2023 · 3 months · Graduate Course Project

An interactive data visualization dashboard for exploring Utah's historical newspaper archives.

Overview

UDN Visualizations was an interactive web-based dashboard designed to help users explore patterns within the Utah Digital Newspapers (UDN) archive. At the time of the project, the Marriott Library had digitized and published over 36 million newspaper pages dating back to 1858, creating a rich but unwieldy historical dataset.

Using OCR text, publication metadata, and geographic data in GeoJSON format, our team transformed this archive into a set of interactive visualizations that made it possible to explore where newspapers were published, how long publications persisted, what topics appeared over time, and how language usage evolved across regions and decades.

The Problem

While the UDN archive contains an extraordinary amount of historical data, most access was limited to traditional keyword-based search. This made it difficult for students and researchers to identify high-level trends, regional patterns, or longitudinal changes without extensive manual exploration.

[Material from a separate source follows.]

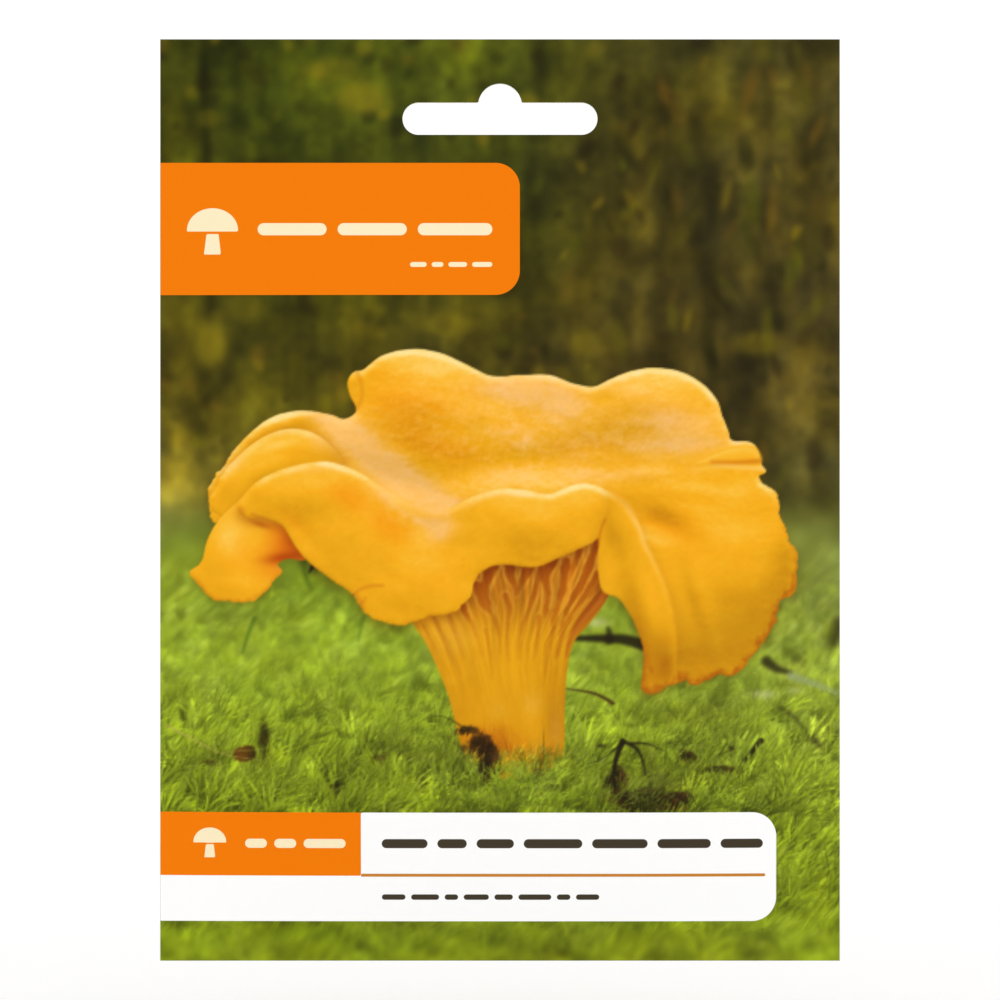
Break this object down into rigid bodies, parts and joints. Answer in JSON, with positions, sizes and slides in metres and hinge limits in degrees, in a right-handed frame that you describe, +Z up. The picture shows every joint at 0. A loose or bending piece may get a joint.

Our challenge was to design an exploratory, visual interface that allowed non-expert users to investigate geographic, temporal, and textual patterns in the archive—without requiring specialized data analysis or GIS expertise.

The Solution

We built a browser-based visualization dashboard using JavaScript and D3.js. I was primarily responsible for designing and implementing the interactive map and timeline components, enabling users to filter newspapers by geography and time range and immediately see how publication activity changed.

I also led much of the data preparation work, cleaning and preprocessing OCR text and metadata to make the dataset suitable for visualization. The final system supported views including geographic maps, publication timelines, and word-frequency comparisons that updated dynamically based on user selections. Geographic data was rendered using GeoJSON, allowing us to accurately represent historical publication locations.

Execution & Iteration

Because the dataset was large and heterogeneous, much of the work involved iterative refinement—both technically and in terms of interaction design. Early versions of the dashboard surfaced performance bottlenecks and visual clutter, especially when rendering dense geographic and temporal views.

Through repeated testing and refinement, we adjusted visual encodings, introduced filtering constraints, and restructured data loading to improve responsiveness and clarity. These iterations helped ensure that users could meaningfully explore patterns without being overwhelmed by the scale of the archive.

Constraints & Tradeoffs

This project was completed as a graduate course assignment, which imposed constraints on scope and timeline. Rather than attempting exhaustive coverage of the archive, we focused on designing flexible visual tools that could reveal meaningful patterns from subsets of the data.

We also made deliberate tradeoffs between visual richness and performance. For example, certain aggregation strategies were chosen to maintain interactivity when working with millions of records. These constraints shaped both the technical architecture and the interaction design, reinforcing the importance of prioritizing usability over exhaustive detail.

Impact & Results

The project gave students and instructors a new way to explore the UDN archive beyond keyword search, making historical trends and regional patterns immediately visible. It was selected by course staff as one of the top projects in the class, recognizing both its technical execution and its value as a digital humanities tool.

The finished dashboard was deployed publicly via GitHub Pages, demonstrating how large, complex archival datasets can be made approachable through thoughtful visualization and interaction design.

Key Takeaways

This project deepened my experience with D3.js and interactive data visualization, particularly in working with large, messy real-world datasets. I gained hands-on experience designing visual encodings, coordinating multiple interactive views, and balancing performance with usability.

Working on a small team also strengthened my collaboration skills, from dividing technical ownership to integrating independently developed components into a cohesive system.